Purchased from Woodham Brothers in May 1974 by the 2857 Society for £5,775, 2857 was later moved by rail to the Severn Valley Railway in August 1975 and steamed for the first time in September 1979 after overhaul. As of 2018, the engine is the second oldest of the class to run in preservation, becoming 100 years old in May 2018.
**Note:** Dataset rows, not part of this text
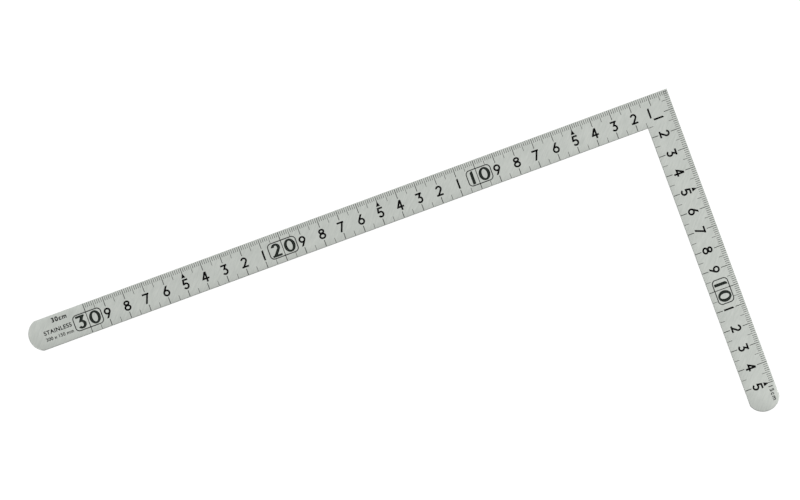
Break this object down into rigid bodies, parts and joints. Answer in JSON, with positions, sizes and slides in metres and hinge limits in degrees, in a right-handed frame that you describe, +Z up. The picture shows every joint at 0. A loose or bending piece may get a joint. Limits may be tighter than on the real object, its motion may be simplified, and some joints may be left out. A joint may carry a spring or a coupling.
{
  "type": "steel square ruler",
  "caption": "Flat L-shaped steel square ruler with arms of unequal length and rounded ends, centimetre numerals in black enamel and boxed decades.",
  "frame": {"origin": "the outer corner of the square, where both scales start, on the unlettered rest plane of its back face", "axes": "+Z up out of the marked face; the long arm runs along -X with its outer edge facing +Y, and the short arm along -Y with its outer edge facing +X"},
  "size_m": [0.33, 0.1627, 0.001],
  "materials": {
    "steel": "satin hard chrome plating on rolled steel, finely brushed",
    "enamel": "black baked enamel wiped into etched marks, satin"
  },
  "bodies": {
    "root": {"blade": "steel", "long_numeral_01": "enamel", "long_numeral_02": "enamel", "long_numeral_03": "enamel", "long_numeral_04": "enamel", "long_numeral_05": "enamel", "long_numeral_06": "enamel", "long_numeral_07": "enamel", "long_numeral_08": "enamel", "long_numeral_09": "enamel", "long_numeral_10_box": "enamel", "long_numeral_10_tens": "enamel", "long_numeral_10_zero": "enamel", "long_numeral_11": "enamel", "long_numeral_12": "enamel", "long_numeral_13": "enamel", "long_numeral_14": "enamel", "long_numeral_15": "enamel", "long_numeral_16": "enamel", "long_numeral_17": "enamel", "long_numeral_18": "enamel", "long_numeral_19": "enamel", "long_numeral_20_box": "enamel", "long_numeral_20_tens": "enamel", "long_numeral_20_zero": "enamel", "long_numeral_21": "enamel", "long_numeral_22": "enamel", "long_numeral_23": "enamel", "long_numeral_24": "enamel", "long_numeral_25": "enamel", "long_numeral_26": "enamel", "long_numeral_27": "enamel", "long_numeral_28": "enamel", "long_numeral_29": "enamel", "long_numeral_30_box": "enamel", "long_numeral_30_tens": "enamel", "long_numeral_30_zero": "enamel", "short_numeral_01": "enamel", "short_numeral_02": "enamel", "short_numeral_03": "enamel", "short_numeral_04": "enamel", "short_numeral_05": "enamel", "short_numeral_06": "enamel", "short_numeral_07": "enamel", "short_numeral_08": "enamel", "short_numeral_09": "enamel", "short_numeral_10_box": "enamel", "short_numeral_10_tens": "enamel", "short_numeral_10_zero": "enamel", "short_numeral_11": "enamel", "short_numeral_12": "enamel", "short_numeral_13": "enamel", "short_numeral_14": "enamel", "short_numeral_15": "enamel"}
  },
  "joints": []
}
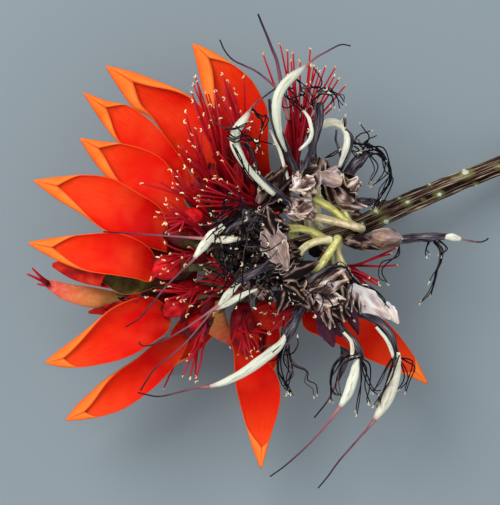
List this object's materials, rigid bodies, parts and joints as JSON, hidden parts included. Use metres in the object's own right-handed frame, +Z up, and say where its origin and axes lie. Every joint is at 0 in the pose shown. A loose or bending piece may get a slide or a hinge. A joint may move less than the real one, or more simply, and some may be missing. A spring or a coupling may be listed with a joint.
{
  "type": "coral tree flower spike",
  "caption": "Cut flowering spike of a coral tree lying down: woody stalk, crown of scarlet boat-shaped flowers, withered flowers with young pods.",
  "frame": {"origin": "under the middle of the spike, on the surface it lies on", "axes": "+X roughly along the stalk to its cut end, +Z up"},
  "size_m": [0.2254, 0.2034, 0.1104],
  "materials": {
    "stalk_bark": "matt, finely ridged grey-brown bark with pale scars",
    "scarlet_petal": "satin scarlet petals, orange outside, crimson keels and stamens",
    "dried_flower": "matt grey-brown papery calyces, slate tubes, pale felted pods"
  },
  "bodies": {
    "root": {"stalk": "stalk_bark", "bloom_01": "scarlet_petal", "bloom_02": "scarlet_petal", "bloom_03": "scarlet_petal", "bloom_04": "scarlet_petal", "bloom_05": "scarlet_petal", "bloom_06": "scarlet_petal", "bloom_07": "scarlet_petal", "bloom_08": "scarlet_petal", "bloom_09": "scarlet_petal", "bloom_10": "scarlet_petal", "bloom_11": "scarlet_petal", "bloom_12": "scarlet_petal", "bloom_13": "scarlet_petal", "bloom_14": "scarlet_petal", "bloom_15": "scarlet_petal", "bloom_16": "scarlet_petal", "bloom_17": "scarlet_petal", "bloom_18": "scarlet_petal", "bloom_19": "scarlet_petal", "bloom_20": "scarlet_petal", "withered_01": "dried_flower", "withered_02": "dried_flower", "withered_03": "dried_flower", "withered_04": "dried_flower", "withered_05": "dried_flower", "withered_06": "dried_flower", "withered_07": "dried_flower", "withered_08": "dried_flower", "withered_09": "dried_flower", "withered_10": "dried_flower", "withered_11": "dried_flower", "withered_12": "dried_flower", "withered_13": "dried_flower", "withered_14": "dried_flower", "withered_15": "dried_flower"}
  },
  "joints": []
}
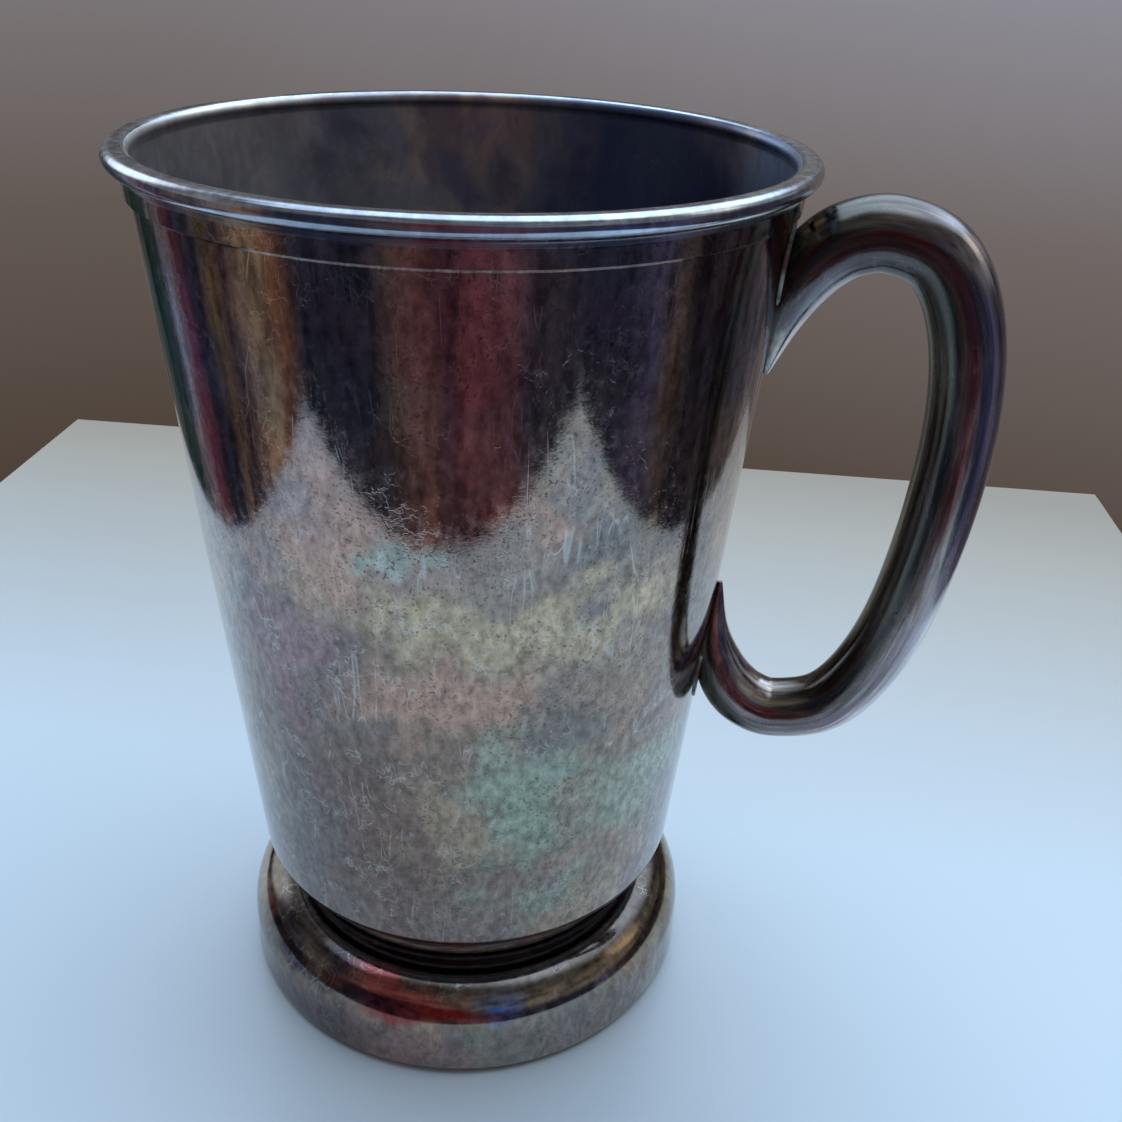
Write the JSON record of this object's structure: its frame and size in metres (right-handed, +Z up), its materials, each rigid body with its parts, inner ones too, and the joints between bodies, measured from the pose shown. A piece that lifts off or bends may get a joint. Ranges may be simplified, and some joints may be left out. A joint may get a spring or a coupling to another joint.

In 1985, during the 150th anniversary celebrations of the Great Western Railway, it took a selection of the Severn Valley Railway's goods wagons to Newport for a Railfreight spectacular event. The outward route took the engine via Worcester & Hereford with the return route being via , Chepstow & Gloucester. The locomotive appeared in the 2020 film Enola Holmes.

=== 2861 ===
2861, built in 1918, was one of the "Barry Ten". It was broken up for parts at the Llangollen Railway in 2014, and the frames were scrapped. The cylinder and saddle block, along with several other components, are being used in the construction of a new GWR 4700 Class, No. 4709. 2861's boiler was also planned to be used to recreate a Star Class replica.

==Models==
Hornby Railways manufacture a model of the 28xx in OO gauge. Dapol have announced their own OO model, including a website-exclusive model of the preserved 2874. Dapol will make financial contributions to the 2874 Trust based on the sales of the exclusive model.